◆ **Material**:
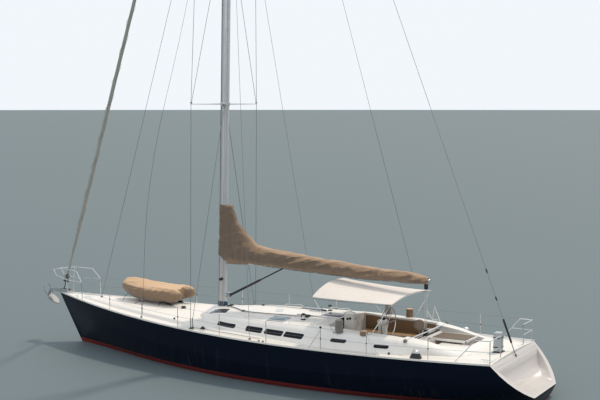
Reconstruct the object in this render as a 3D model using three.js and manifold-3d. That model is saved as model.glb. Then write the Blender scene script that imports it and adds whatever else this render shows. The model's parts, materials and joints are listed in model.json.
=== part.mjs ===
// Sailing yacht: a single-masted sloop with a fin keel, afloat, sails furled and covered.
// Millimetres. +X is forward, +Y is port, +Z is up; the origin is amidships on the waterline.
import * as THREE from 'three';
import { mergeVertices } from 'three/addons/utils/BufferGeometryUtils.js';
import Module from 'manifold-3d';

const wasm = await Module();
wasm.setup();

// Driving dimensions of the hull
const hullLength = 19800;
const bowX = hullLength / 2;
const deckAftX = -8834;
const maxHalfBeam = 2572;
const maxBeamPlace = 0.613;
const planLength = 19250;
const transomHalf = 1995;
const sheerBow = 1853;
const sheerMid = 1442.5;
const sheerAft = 1465;
const stemHalf = 22;
const joint = 0.3;

// Deck and superstructure
const railHeight = 52;
const railWidth = 48;
const deckEdgeRise = 12;
const camberRatio = 0.035;
const roofWall = 50;
const cabinWell = { aft: -2600, fore: 1200, half: 1350, sole: -250 };
const engineBay = { aft: -3900, fore: -2500, half: 450, floor: -520, top: 900 };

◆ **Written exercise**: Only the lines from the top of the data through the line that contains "wasm.setup();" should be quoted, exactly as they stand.

◆ **Answer to the exercise**:
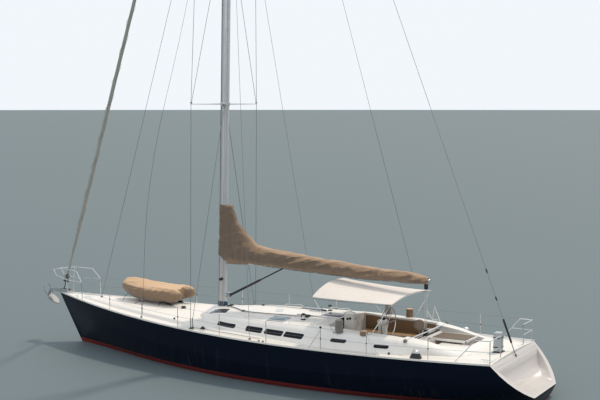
Reconstruct the object in this render as a 3D model using three.js and manifold-3d. That model is saved as model.glb. Then write the Blender scene script that imports it and adds whatever else this render shows. The model's parts, materials and joints are listed in model.json.
=== part.mjs ===
// Sailing yacht: a single-masted sloop with a fin keel, afloat, sails furled and covered.
// Millimetres. +X is forward, +Y is port, +Z is up; the origin is amidships on the waterline.
import * as THREE from 'three';
import { mergeVertices } from 'three/addons/utils/BufferGeometryUtils.js';
import Module from 'manifold-3d';

const wasm = await Module();
wasm.setup();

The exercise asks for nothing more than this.